Low-level text functions are the initial processes any text input is run through. These functions are the first step in turning unstructured text into structured data; thus these low-level functions form the base layer of information from which our mid-level functions draw on. Those mid-level text functions involve extracting the real content of a document of text, determining who is speaking, what they are saying, and what they are talking about. The high-level function of sentiment analysis is the final step, determining and applying sentiment on the entity, theme, and document levels.
- Tokenization: ML + Rules
- PoS Tagging: Machine Learning
- Chunking: Rules
- Sentence Boundaries: ML + Rules
- Syntax Analysis: ML + Rules
- Entities: ML + Rules to determine “Who, What, Where”

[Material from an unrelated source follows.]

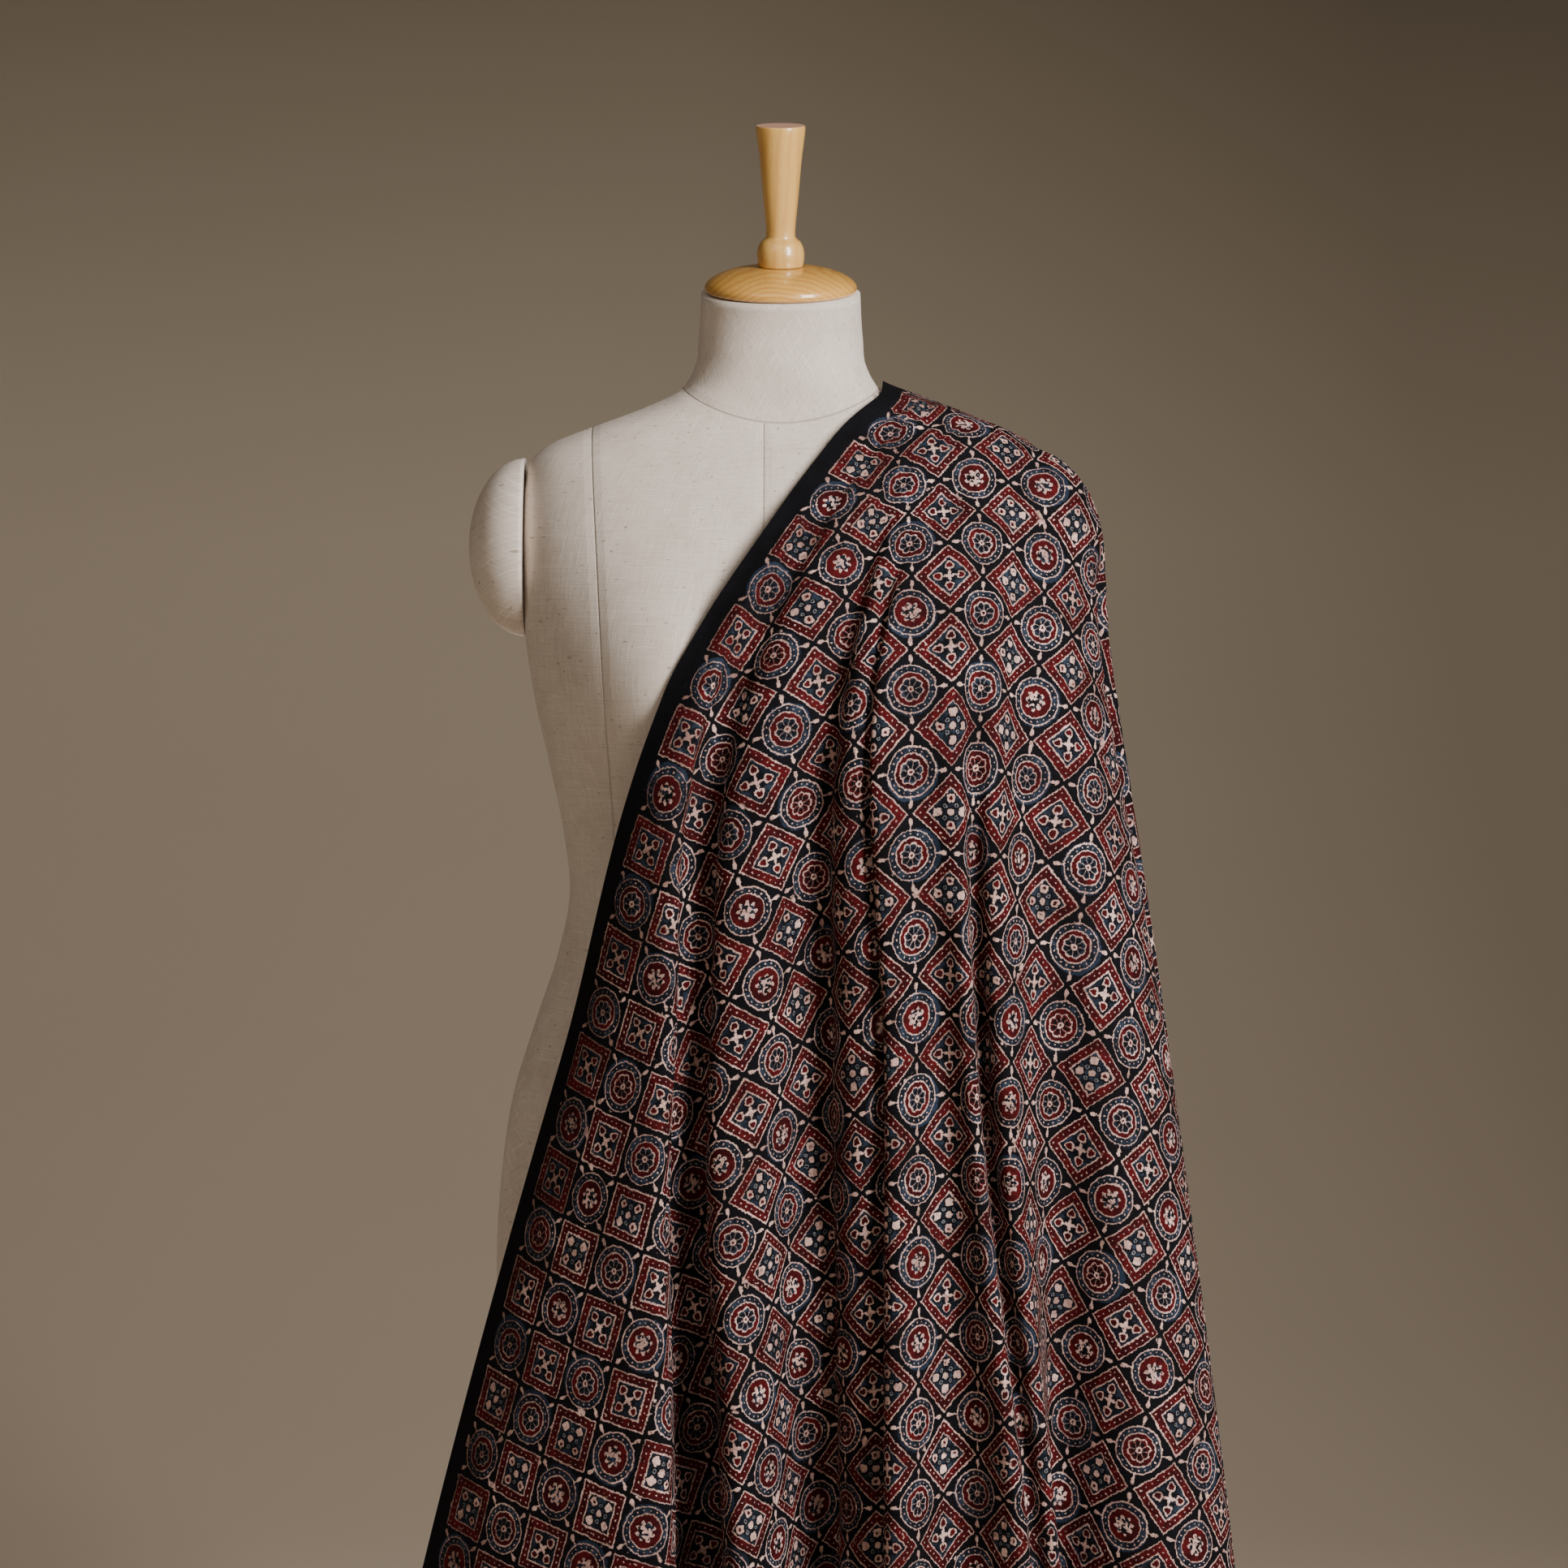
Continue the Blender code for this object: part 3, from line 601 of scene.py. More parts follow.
def filled(grid):
    """Grid points that no triangle covers, continued from their neighbours."""
    for _ in range(200):
        missing = np.isnan(grid[:, :, 0])
        if not missing.any():
            break
        total = np.zeros_like(grid)
        votes = np.zeros(grid.shape[:2])
        for da, db in ((1, 0), (-1, 0), (0, 1), (0, -1)):
            one = np.roll(grid, (da, db), (0, 1))
            two = np.roll(grid, (2 * da, 2 * db), (0, 1))
            guess = 2.0 * one - two
            if da:
                edge = [0, 1] if da > 0 else [-1, -2]
                guess[edge] = np.nan
            else:
                edge = [0, 1] if db > 0 else [-1, -2]
                guess[:, edge] = np.nan
            good = ~np.isnan(guess[:, :, 0])
            total[good] += guess[good]
            votes += good
        put = missing & (votes > 0)
        grid[put] = total[put] / votes[put][:, None]
    return grid


def relaxed(grid, step_a, step_b, rounds):
    """The sheet's threads brought back to their own lengths, near the drape and off the form."""
    x = grid.copy()
    home = grid.copy()
    diagonal = math.hypot(step_a, step_b)

    def pull(one, two, rest, stiff):
        gap = two - one
        span = np.maximum(np.linalg.norm(gap, axis=2), 1e-9)[:, :, None]
        move = gap * (0.5 * stiff * (span - rest) / span)
        one += move
        two -= move

    for turn in range(rounds):
        for odd in (0, 1):
            pull(x[odd:-1:2], x[odd + 1::2], step_a, 0.95)
            pull(x[:, odd:-1:2], x[:, odd + 1::2], step_b, 0.95)
        for odd in (0, 1):
            pull(x[odd:-1:2, :-1], x[odd + 1::2, 1:], diagonal, 0.22)
            pull(x[odd:-1:2, 1:], x[odd + 1::2, :-1], diagonal, 0.22)
        smooth = x.copy()
        smooth[1:-1] += 0.06 * (x[2:] + x[:-2] - 2.0 * x[1:-1])
        smooth[:, 1:-1] += 0.06 * (x[:, 2:] + x[:, :-2] - 2.0 * x[:, 1:-1])
        x = smooth
        x += 0.03 * (home - x)
        if turn % 5 == 4:
            shape = x.shape
            x = pushed_clear(x.reshape(-1, 3), SHEET_CLEAR, 0.004, 0.001).reshape(shape)
    return x


def link(name, mesh):
    thing = bpy.data.objects.new(name, mesh)
    bpy.context.scene.collection.objects.link(thing)
    return thing


def mesh_from(name, points, faces):
    mesh = bpy.data.meshes.new(name)
    mesh.from_pydata(np.asarray(points, float).tolist(), [], faces)
    mesh.polygons.foreach_set("use_smooth", [True] * len(mesh.polygons))
    mesh.update()
    return mesh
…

- Themes: Rules “What’s the buzz?”
- Topics: ML + Rules “About this?”
- Summaries: Rules “Make it short”
- Intentions: ML + Rules “What are you going to do?”
- Intentions uses the syntax matrix to extract the intender, intendee, and intent
- We use ML to train models for the different types of intent
- We use rules to whitelist or blacklist certain words
- Multilayered approach to get you the best accuracy
- Apply Sentiment: ML + Rules “How do you feel about that?”
You can see how this system pans out in the flowchart below:
We’ve optimized each of these functions to return the most accurate, most reliable results. Through adoption of a hybrid approach to text analytics, utilizing machine learning models in tandem with preset rules and patterns, our text mining software is fluent in natural language of all types: even emojis, smiley faces, and acronyms. Our text analytics solutions provide more and better contextual information than any other offering on the market, and through innovative technologies like the Concept Matrix and Syntax Matrix we continue to lead the way in text analytics development.